I have also thought of making a meat-free version, upping the vegetable factor, so I’ll give that a try as well and see how it goes.
Regardless, this recipe is one-pot, meaning WAY less labour intensive than a traditional lasagna, but with all the flavours of a real lasagna.
Want to make it more Gourmet? Keep the vegetables roughly chopped, to give more vegetable flavour throughout, and use fresh herbs instead of dried. Be sure to triple the amount of FRESH herbs, since dried herbs contain a more concentrated flavour profile.
When plating, grab a piece of noodle and place right on top of the bowl, and throw it under the broiler. This gives you that crispy noodle edge that this otherwise perfect dish is missing (for me anyway). Don’t you love the crunchy corner bits of lasagna?
I do! So I threw it under the broiler with some cheese and there it was, the crunch I was missing.
Every time I make this dish my kids eat it up no problem (7 year old AND 18 month old!!) and my husband always goes back for seconds.
This dish is becoming a regular in my household, and it certainly gets easier each time I make it! Give it a try, you might just be blown away by how simple it is to make “lasagna” that everyone in your family will eat!

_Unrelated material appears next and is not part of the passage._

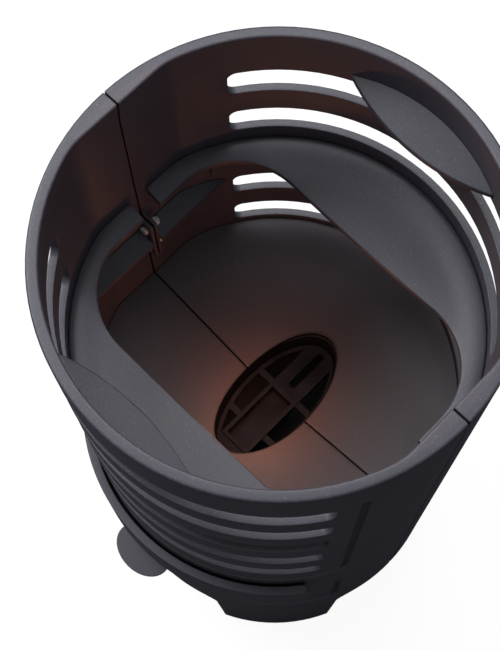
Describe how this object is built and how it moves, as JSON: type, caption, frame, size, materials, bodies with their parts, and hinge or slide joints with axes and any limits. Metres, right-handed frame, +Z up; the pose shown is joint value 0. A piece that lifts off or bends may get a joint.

- 1 to 1½ lbs. lean ground beef
- 1 T. extra-virgin olive oil
- 8 oz. fresh mushrooms, sliced
- 2 c. shredded carrots
- 1 medium-sized onion, chopped
- 2 garlic cloves, minced
- 3 c. beef broth (1 Knorr Beef Broth Paste + 3 Cups Water)
- 1 c. water
- 1 (14.5 oz.) can diced tomatoes, undrained
- 1 (6 oz.) can tomato paste
- 2 tsp. Italian seasoning
- 1 tsp. dried basil
- 1 tsp. dried oregano
- 1 tsp. salt
- ⅛ tsp. black pepper
- 1 tsp. sugar
- 6 dry (uncooked) lasagna noodles, broken into 1-inch pieces
- About 1 c. ricotta cheese
- About ½ c. shredded mozzarella
- About 4 T. grated Parmesan cheese
- Heat olive oil in a large pot over medium-high heat. Add onion and beef, season with salt and pepper. Cook until beef is browned and almost cooked through, about 5 minutes. Stir frequently.
- Add the mushrooms, carrots, and garlic. Cook until vegetables are tender, about 5 minutes.
- Stir in the beef broth, water, diced tomatoes, tomato paste, Italian seasoning, basil, oregano, salt, pepper, and sugar. Increase heat to high and bring the mixture to a boil, stirring frequently. Once boiling, reduce heat to medium-low and simmer, covered, for 15 minutes.
- Uncover and increase heat to medium-high to return the mixture to a boil. Stir in the noodle pieces. Cook for about 20 minutes, until the noodles are tender, stirring occasionally.
- To serve, spoon into pasta or soup bowls. Top each serving with ricotta cheese, and sprinkle with mozzarella and Parmesan.